Personal information
- Full name: Leslie Ann Woodard
- Born: March 2, 1964 (age 61) Encino, California, United States
- Height: 6 ft 2 in (1.88 m)

Volleyball information
- Position: Middle Hitter/Blocker

= Leslie Woodard =

American volleyball player (born 1964)

Leslie Ann Woodard (born March 2, 1964) is a former professional women's volleyball player. She played college volleyball from 1982 to 1986, and played on the Major League Volleyball team the Chicago Breeze from 1987 to 1989. She also provided color commentary for ESPN during 1989.

==Background==

Leslie was born in Encino, California, on March 2, 1964, to Clifford Richard Devereaux and Nancy Lee May. She had four siblings, brothers Paul, Frank, and Mike, and sister Danielle. She attended El Toro High School from 1978 to 1982, where she played volleyball, softball, and basketball. Outside of school, she played on travel volleyball team ANVA. During her junior year in High School, Leslie was asked by Ari Selinger, coach of the USA Women's National Volleyball Team, to join the team as a junior player. She practiced with the team for a year, and travelled to Mexico for an international tournament. Instead of continuing with the Olympic team, she decided to attend college.

==College==

Leslie received a full athletic scholarship to the University of Southern California to play women's volleyball.
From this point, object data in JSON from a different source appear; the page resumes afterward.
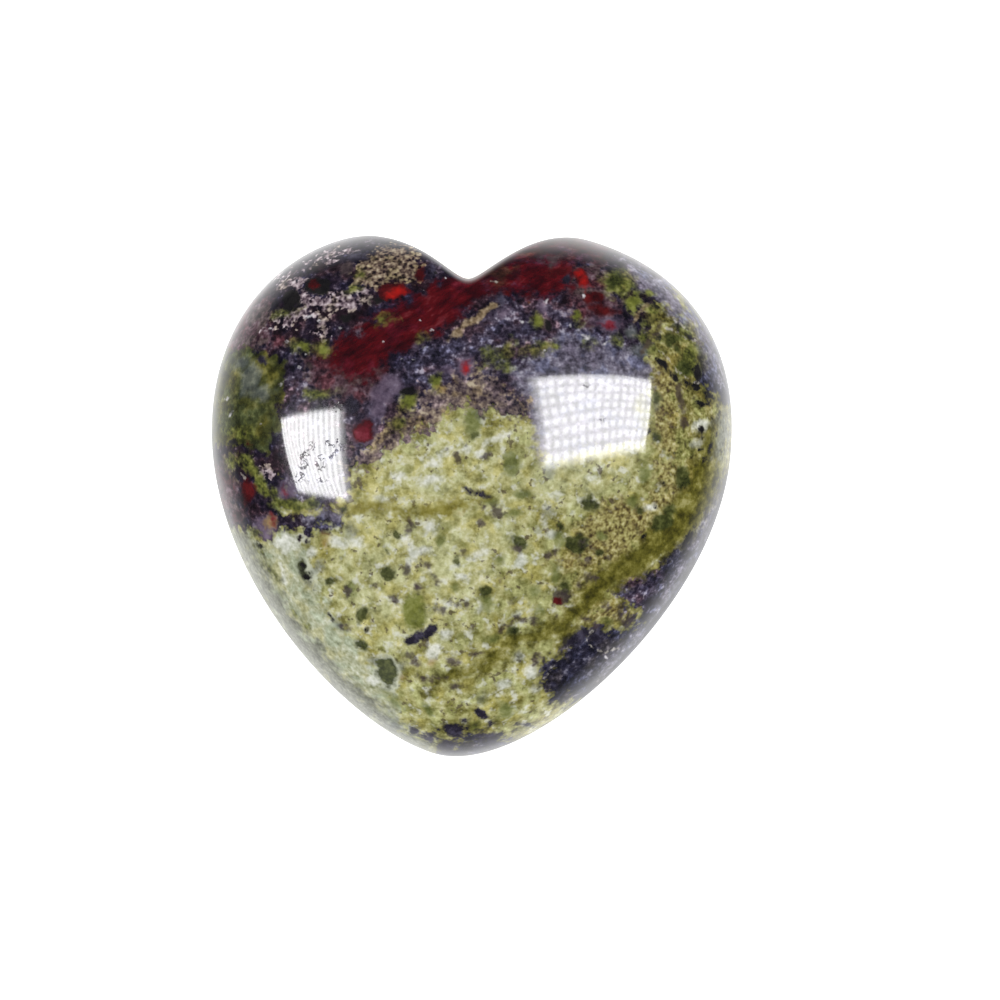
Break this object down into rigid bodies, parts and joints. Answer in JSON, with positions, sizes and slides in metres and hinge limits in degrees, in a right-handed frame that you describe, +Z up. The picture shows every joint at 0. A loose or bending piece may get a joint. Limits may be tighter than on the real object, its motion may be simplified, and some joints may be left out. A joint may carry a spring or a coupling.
{
  "type": "polished dragon blood jasper heart",
  "caption": "Palm-sized puffed heart of polished dragon blood jasper, domed on both faces and resting on its back.",
  "frame": {"origin": "on the surface the heart lies on, under the middle of its outline's box", "axes": "+Z up out of the front dome, +Y from the heart's point to its notch, +X to the right seen from above"},
  "size_m": [0.04, 0.04, 0.02],
  "materials": {
    "polished_jasper": "glossy polish; yellow-green epidote mass with a dark red band, indigo patches, red spots and dark green crystals"
  },
  "bodies": {
    "root": {"heart": "polished_jasper"}
  },
  "joints": []
}
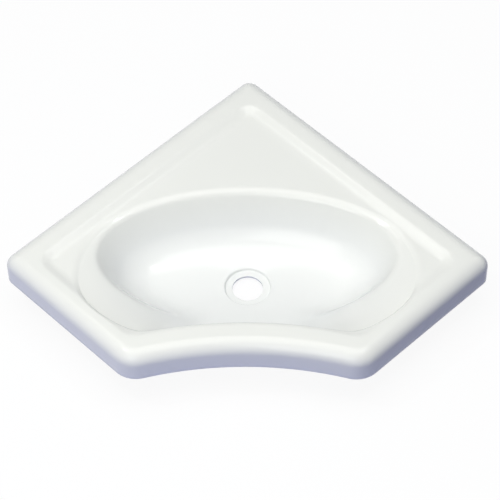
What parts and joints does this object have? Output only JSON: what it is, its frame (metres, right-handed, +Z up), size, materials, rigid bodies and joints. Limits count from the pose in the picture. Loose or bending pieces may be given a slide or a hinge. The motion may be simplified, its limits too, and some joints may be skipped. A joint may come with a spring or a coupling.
{
  "type": "corner basin",
  "caption": "Glossy white corner basin: two wall sides at a right angle, short returns, concave front, rolled edge and skirt, flat rear deck, kidney bowl with a recessed waste hole.",
  "frame": {"origin": "on the waste hole's axis, in the plane of the skirt's bottom edge", "axes": "+X to the right as seen from the front, +Y into the corner of the two walls, +Z up"},
  "size_m": [0.5952, 0.4543, 0.0853],
  "materials": {
    "moulding": "high gloss formed sheet, warm white",
    "plywood": "raw birch plywood",
    "timber": "raw planed softwood",
    "backing": "matte moulded plastic, pale grey",
    "angle_steel": "zinc plated steel",
    "screw_steel": "zinc plated steel"
  },
  "bodies": {
    "root": {"basin_shell": "moulding", "deck_board": "plywood", "rear_gusset": "timber", "left_wall_batten": "timber", "right_wall_batten": "timber", "left_return_batten": "timber", "right_return_batten": "timber", "front_batten": "timber", "left_side_block": "timber", "right_side_block": "timber", "left_front_block": "timber", "right_front_block": "timber", "waste_backing_ring": "backing", "left_wall_angle": "angle_steel", "right_wall_angle": "angle_steel", "left_return_angle": "angle_steel", "right_return_angle": "angle_steel", "front_angle": "angle_steel", "angle_screws": "screw_steel", "gusset_screws": "screw_steel"}
  },
  "joints": []
}
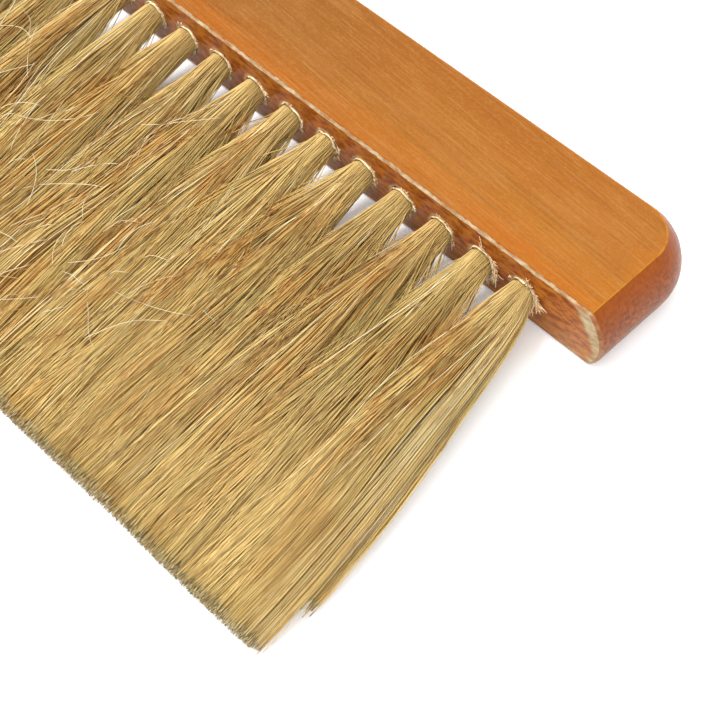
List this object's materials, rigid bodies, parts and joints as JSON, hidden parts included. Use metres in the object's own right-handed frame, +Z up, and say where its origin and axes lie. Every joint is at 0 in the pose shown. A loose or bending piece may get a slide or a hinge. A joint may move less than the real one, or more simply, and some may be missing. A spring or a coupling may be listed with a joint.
{
  "type": "bee brush",
  "caption": "Flat wooden brush with one long row of soft bristle tufts in its edge and a shaped grip with a hanging hole, for sweeping bees off combs.",
  "frame": {"origin": "middle of the bounding box, on the surface that the brush lies on", "axes": "+X along the handle towards its square-cut end, +Z up through the handle's thickness, -Y the way the bristles point"},
  "size_m": [0.36, 0.0888, 0.013],
  "materials": {
    "varnished_wood": "satin amber varnish, worn pale along the bristle face's edge",
    "bristle": "straw-coloured natural bristle with darker and paler hairs",
    "staple_wire": "flattened steel wire"
  },
  "bodies": {
    "root": {"handle": "varnished_wood", "anchor_staples": "staple_wire", "tuft_01": "bristle", "tuft_02": "bristle", "tuft_03": "bristle", "tuft_04": "bristle", "tuft_05": "bristle", "tuft_06": "bristle", "tuft_07": "bristle", "tuft_08": "bristle", "tuft_09": "bristle", "tuft_10": "bristle", "tuft_11": "bristle", "tuft_12": "bristle", "tuft_13": "bristle", "tuft_14": "bristle", "tuft_15": "bristle", "tuft_16": "bristle", "tuft_17": "bristle", "tuft_18": "bristle", "tuft_19": "bristle", "tuft_20": "bristle", "tuft_21": "bristle", "tuft_22": "bristle", "tuft_23": "bristle", "tuft_24": "bristle", "tuft_25": "bristle", "tuft_26": "bristle"}
  },
  "joints": []
}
She played her entire college career, from 1982-1986. She was Captain of the USC team from 84-86, a two-time All-American, and made it to the NCAA Final Four in her freshman and senior year. In her senior year, she finished the season with the best hitting percentage of any player: 0.467. She was also a member of the Business Fraternity at USC. She graduated with a degree in Business Marketing.

==Professional career==

Upon graduation, she was drafted to play for the first professional women's indoor volleyball league, Major League Volleyball. This league consisted of 6 teams: the New York Liberties, the Chicago Breeze, the Minnesota Monarchs, the San Jose Golddiggers, the Los Angeles Starlites, and the Dallas Belles. Leslie played for the Chicago Breeze from 1987 until the league's disbandment in 1989. In her second season, Leslie injured her knee, and required Anterior cruciate ligament reconstruction surgery. As the surgery made her temporarily unable to play volleyball, she took a brief job at ESPN, providing color commentary for the remaining Major League Volleyball games. In March 1989, one month into the third season of Major League Volleyball, the six owners announced that they were to suspend operation of the League due to lack of funding.

==Personal life==

Leslie currently lives in San Diego, California, where she resides with her husband and her two children.